I am using WSO2 ESB in my java application for integration.
When I send very large json data, it shows the ERROR below:
Here is the error which I receive in ESB,
ERROR - NativeWorkerPool Uncaught exception
java.lang.ClassFormatError: Invalid method Code length 82129 in class file org/mozilla/javascript/gen/c330
at java.lang.ClassLoader.defineClass1(Native Method)
at java.lang.ClassLoader.defineClass(ClassLoader.java:760)
at org.mozilla.javascript.DefiningClassLoader.defineClass(DefiningClassLoader.java:62)
at org.mozilla.javascript.optimizer.Codegen.defineClass(Codegen.java:126)
at org.mozilla.javascript.optimizer.Codegen.createScriptObject(Codegen.java:81)
at org.mozilla.javascript.Context.compileImpl(Context.java:2361)
at org.mozilla.javascript.Context.compileReader(Context.java:1310)
at org.mozilla.javascript.Context.compileReader(Context.java:1282)
at org.mozilla.javascript.Context.evaluateReader(Context.java:1224)
at com.sun.phobos.script.javascript.RhinoScriptEngine.eval(RhinoScriptEngine.java:172)
at javax.script.AbstractScriptEngine.eval(AbstractScriptEngine.java:249)
at org.apache.synapse.mediators.bsf.ScriptMediator.processJSONPayload(ScriptMediator.java:322)
at org.apache.synapse.mediators.bsf.ScriptMediator.mediateForInlineScript(ScriptMediator.java:294)
at org.apache.synapse.mediators.bsf.ScriptMediator.invokeScript(ScriptMediator.java:239)
at org.apache.synapse.mediators.bsf.ScriptMediator.mediate(ScriptMediator.java:207)
at org.apache.synapse.mediators.AbstractListMediator.mediate(AbstractListMediator.java:81)
at org.apache.synapse.mediators.AbstractListMediator.mediate(AbstractListMediator.java:48)
at org.apache.synapse.mediators.filters.FilterMediator.mediate(FilterMediator.java:160)
at org.apache.synapse.mediators.AbstractListMediator.mediate(AbstractListMediator.java:81)
at org.apache.synapse.mediators.AbstractListMediator.mediate(AbstractListMediator.java:48)
at org.apache.synapse.mediators.base.SequenceMediator.mediate(SequenceMediator.java:149)
at org.apache.synapse.mediators.base.SequenceMediator.mediate(SequenceMediator.java:214)
at org.apache.synapse.mediators.AbstractListMediator.mediate(AbstractListMediator.java:81)
at org.apache.synapse.mediators.AbstractListMediator.mediate(AbstractListMediator.java:48)
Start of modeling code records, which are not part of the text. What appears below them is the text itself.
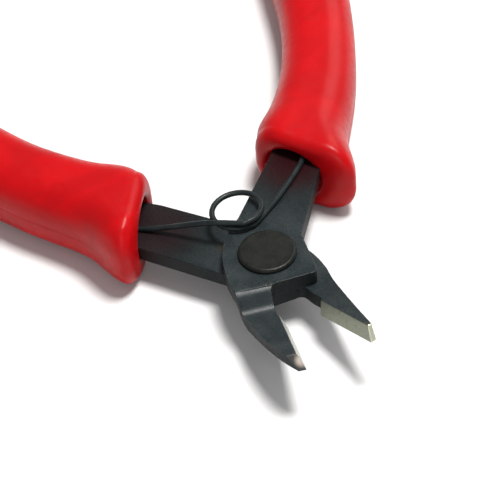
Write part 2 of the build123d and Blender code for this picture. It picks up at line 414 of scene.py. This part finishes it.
def rivet_steel():
    low = (0.0040, 0.0050, 0.0040)
    high = (0.0090, 0.0098, 0.0078)
    return dark_steel("rivet_steel", low, high, (0.085, 0.080, 0.066), 0.40, 3.4)


def washer_steel():
    low = (0.013, 0.0140, 0.0135)
    high = (0.022, 0.0225, 0.0210)
    return dark_steel("washer_steel", low, high, (0.13, 0.13, 0.12), 0.42, 3.0)


def spring_wire():
    low = (0.0080, 0.0120, 0.0130)
    high = (0.0150, 0.0200, 0.0210)
    return dark_steel("spring_wire", low, high, (0.06, 0.07, 0.07), 0.34, 5.0)


# ---------------------------------------------------------------- grip plastic
RED_DARK = (0.36, 0.0014, 0.0032, 1)
RED_LIGHT = (0.42, 0.0016, 0.0036, 1)
RED_MOTTLE = (0.30, 0.0026, 0.0075, 1)
# lighter pink for the rims: rubbing and dust, and a painted sheen
RED_RIM_WEAR_AND_SHEEN = (0.55, 0.04, 0.045, 1)


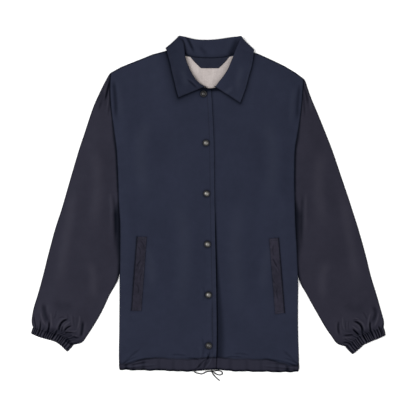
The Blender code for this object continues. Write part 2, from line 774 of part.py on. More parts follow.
def make_facing(facing):
    """The shaped facing at the back neck, on the lining."""
    down = np.linspace(0, 1, 5)[None, :]
    half = FACING["top_half"] + (FACING["foot_half"] - FACING["top_half"]) * down
    x = FACING["centre"] + np.linspace(-1, 1, 9)[:, None] * half
    crown = np.interp(x[:, :1], BACK_TOP["across"], BACK_TOP["height"]) - 1.4
    y = crown * (1 - down) + FACING["foot"] * down
    low = back_bottom(x, y) + BACK_WALL + LINING_WALL + 0.4 + SEAM_GAP + 0.1
    solid("neck_facing", stack(x, y, low + FACING_WALL), stack(x, y, low), facing)


def make_snaps(metal):
    """Six domed snap caps down the right front, turned about their own axes."""
    profile = (
        (0.0, SNAP_HEIGHT),
        (3.6, SNAP_HEIGHT - 0.15),
        (5.4, SNAP_HEIGHT - 0.6),
        (6.6, 1.3),
        (SNAP_RADIUS, 0.8),
        (SNAP_RADIUS, 0.0),
        (0.0, 0.0),
    )
    shaped = bmesh.new()
    points = [shaped.verts.new((r * MM, 0, z * MM)) for r, z in profile]
    edges = [shaped.edges.new(pair) for pair in zip(points, points[1:])]
    turn = dict(cent=(0, 0, 0), axis=(0, 0, 1), angle=2 * np.pi, steps=16, use_merge=True)
    bmesh.ops.spin(shaped, geom=points + edges, **turn)
    bmesh.ops.remove_doubles(shaped, verts=shaped.verts, dist=1e-6)
    bmesh.ops.recalc_face_normals(shaped, faces=shaped.faces)
    mesh = bpy.data.meshes.new("snap_cap")
    shaped.to_mesh(mesh)
    shaped.free()
    heights = [SNAP_TOP] + [SNAP_SECOND - SNAP_PITCH * i for i in range(SNAP_COUNT - 1)]
    ring = np.linspace(0, 2 * np.pi, 24)
    for number, y in enumerate(heights, 1):
        x = float(smooth(OVER_EDGE["height"], OVER_EDGE["across"], y)) - SNAP_FROM_EDGE
        under_cap = [(x + r * np.cos(ring), y + r * np.sin(ring)) for r in (0, SNAP_RADIUS / 2, SNAP_RADIUS)]
        seat = np.max([front_top("right", *place) for place in under_cap])
        cap = add(f"snap_cap_{number}", mesh, metal if number == 1 else None)
        cap.location = placed((x, y, float(seat) + SEAM_GAP))


def smooth_route(route, step):
    """A smooth curve through a route's points, read at even steps along it."""
    route = np.array(route, float)
    places = np.concatenate([[0], np.cumsum(np.linalg.norm(np.diff(route, axis=0), axis=1))])
    at = np.linspace(0, places[-1], int(np.ceil(places[-1] / step)) + 1)
    return np.stack([smooth(places, route[:, k], at) for k in range(3)], axis=1)


def make_drawcord(material):
    for name, route in CORD_ROUTES.items():
        line = placed(smooth_route(route, CORD_STEP))
        curve = bpy.data.curves.new(name, "CURVE")
        curve.dimensions = "3D"
        curve.bevel_depth = CORD_DIAMETER / 2 * MM
        curve.bevel_resolution = 2
        curve.use_fill_caps = True
        spline = curve.splines.new("POLY")
        spline.points.add(len(line) - 1)
        for point, place in zip(spline.points, line):
            point.co = (*place, 1)
        piece = bpy.data.objects.new(name, curve)
        bpy.context.scene.collection.objects.link(piece)
        curve.materials.append(material)
    shaped = bmesh.new()
    bmesh.ops.create_uvsphere(shaped, u_segments=12, v_segments=8, radius=1)
    bmesh.ops.scale(shaped, vec=[h * MM for h in KNOT["half"]], verts=shaped.verts)
    mesh = bpy.data.meshes.new("drawcord_knot")
    shaped.to_mesh(mesh)
    shaped.free()
    knot = add("drawcord_knot", mesh, material)
    knot.location = placed(KNOT["centre"])


def main():
    for old in list(bpy.data.objects):
        bpy.data.objects.remove(old)
    materials = {name: material_of(name) for name in COLOURS}
    make_body(materials["shell"])
    make_sleeve("right", RIGHT_SLEEVE, materials["sleeve_shell"])
    make_sleeve("left", LEFT_SLEEVE, materials["sleeve_shell"])
    for side in ("right", "left"):
        make_cuff(side, CUFFS[side], materials["sleeve_shell"])
        make_welt(side, materials["sleeve_shell"])
    make_collar(materials["shell"])
    make_lining(materials["lining"])
    make_facing(materials["facing"])
    make_snaps(materials["snap_metal"])
    make_drawcord(materials["drawcord"])


main()
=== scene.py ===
"""Looks of a snap-front windbreaker, laid flat on its back, over its CAD frame in the same coordinates.

Right and left are the wearer's: the right front is on the picture's left, at -X, and laps over the
left front. The tables are in millimetres and repeat the CAD part's. The scene is in metres.
"""

import bmesh
import bpy
import numpy as np
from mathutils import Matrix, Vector


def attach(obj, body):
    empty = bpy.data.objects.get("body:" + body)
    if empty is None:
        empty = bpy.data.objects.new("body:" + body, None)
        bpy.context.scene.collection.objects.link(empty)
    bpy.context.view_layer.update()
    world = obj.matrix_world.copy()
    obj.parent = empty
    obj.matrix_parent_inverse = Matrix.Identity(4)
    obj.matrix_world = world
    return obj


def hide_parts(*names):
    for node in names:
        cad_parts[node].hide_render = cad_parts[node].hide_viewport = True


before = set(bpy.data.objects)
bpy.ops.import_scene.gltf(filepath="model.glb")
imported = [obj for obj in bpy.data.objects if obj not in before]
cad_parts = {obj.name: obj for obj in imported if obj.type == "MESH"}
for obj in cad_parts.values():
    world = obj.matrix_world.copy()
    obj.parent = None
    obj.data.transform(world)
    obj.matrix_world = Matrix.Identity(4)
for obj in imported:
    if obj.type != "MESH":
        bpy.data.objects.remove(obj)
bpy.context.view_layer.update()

MM = 0.001
# The middle of the garment in the tables, which everything is placed about
MIDDLE = np.array([0.0, -1.14, 0.0])
# Which way is outward along X on each side
OUTWARD = {"right": -1, "left": 1}

# How thick each cloth wall is, and the gaps at a seam and inside a flattened tube's fold
FRONT_WALL = 1.8
BACK_WALL = 1.8
SLEEVE_WALL = 1.5
COLLAR_WALL = 1.6
CUFF_WALL = 1.5
WELT_WALL = 1.3
LINING_WALL = 1.0
FACING_WALL = 0.9
SEAM_GAP = 0.4
FOLD_GAP = 0.7
FOLD_REACH = 3.6
LINING_GAP = 0.4

# How far the laid cloth stands up: puffed, over a tucked sleeve or the collar leaf, and at the lap
BODY_PUFF = 2.6
SLEEVE_PUFF = 4.6
TUCK_LIFT = 4.3
LEAF_LIFT = 2.9
NECK_RISE = 1.7
LAP_RISE = FRONT_WALL + SEAM_GAP + 0.3
EDGE_LIFT = 2.4

# The left front's hidden edge, and the middle of the neck
UNDER_EDGE = -23.0
NECK_CENTRE = 3.0
# How wide and how low the leaf under the back and the fronts' rise at the neck reach, and between which
# heights the sleeves are tucked under the body
LEAF_HALF = 100
LEAF_FOOT = 236
NECK_HALF = 98
NECK_FOOT = 176
TUCKED = (-212, 42)
# The hem: the height at which the panels' feet are measured, and its channel
FOOT = -384.0
CHANNEL_HEIGHT = 28.0
CHANNEL_AT_SIDE = 14
CHANNEL_RAISE = 1.0
# The placket's row of stitches, and the snaps: in from the free edge, by height and one pitch apart
PLACKET_ROW = 9.6
SNAP_FROM_EDGE = 18.0
SNAP_TOP = 252.4
SNAP_SECOND = 140.1
SNAP_PITCH = 115.9
SNAP_COUNT = 6
SNAP_RADIUS = 7.5
SNAP_TURNS = 44

# The cord, the small pieces' lengths, and how far over their faces the stitches lie
CORD_DIAMETER = 2.6
CORD_STEP = 0.7
KNOT_CORD_RADIUS = 1.15
KNOT_STEPS = 132
WELT_LENGTH = 170
WELT_WIDTH = 22.4
WELT_ROWS = (2.2, 20.0)
CUFF_LENGTH = 15
COLLAR_LENGTH = 470
STITCH_RISE = (0, 0, 0.1)
STITCH_PITCH = 3.6
STITCH_LENGTH = 2.7
STITCH_RADIUS = 0.3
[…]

at org.apache.synapse.config.xml.AnonymousListMediator.mediate(AnonymousListMediator.java:30)
at org.apache.synapse.mediators.filters.FilterMediator.mediate(FilterMediator.java:197)
at org.apache.synapse.mediators.AbstractListMediator.mediate(AbstractListMediator.java:81)
at org.apache.synapse.mediators.AbstractListMediator.mediate(AbstractListMediator.java:48)
at org.apache.synapse.mediators.base.SequenceMediator.mediate(SequenceMediator.java:149)
at org.apache.synapse.rest.Resource.process(Resource.java:297)
at org.apache.synapse.rest.API.process(API.java:378)
at org.apache.synapse.rest.RESTRequestHandler.dispatchToAPI(RESTRequestHandler.java:97)
at org.apache.synapse.rest.RESTRequestHandler.process(RESTRequestHandler.java:65)
at org.apache.synapse.core.axis2.Axis2SynapseEnvironment.injectMessage(Axis2SynapseEnvironment.java:266)
at org.apache.synapse.core.axis2.SynapseMessageReceiver.receive(SynapseMessageReceiver.java:83)
at org.apache.axis2.engine.AxisEngine.receive(AxisEngine.java:180)
at org.apache.synapse.transport.passthru.ServerWorker.processNonEntityEnclosingRESTHandler(ServerWorker.java:317)
at org.apache.synapse.transport.passthru.ServerWorker.processEntityEnclosingRequest(ServerWorker.java:363)
at org.apache.synapse.transport.passthru.ServerWorker.run(ServerWorker.java:142)
at org.apache.axis2.transport.base.threads.NativeWorkerPool$1.run(NativeWorkerPool.java:172)
at java.util.concurrent.ThreadPoolExecutor.runWorker(ThreadPoolExecutor.java:1142)
at java.util.concurrent.ThreadPoolExecutor$Worker.run(ThreadPoolExecutor.java:617)
at java.lang.Thread.run(Thread.java:745)
I am not sure what causes this error. Please help me to resolve this.
when processing large JSON data volumes, the code length must be less than 65536 characters, since the Script mediator converts the payload into a Java object so, try reducing the size of JSON.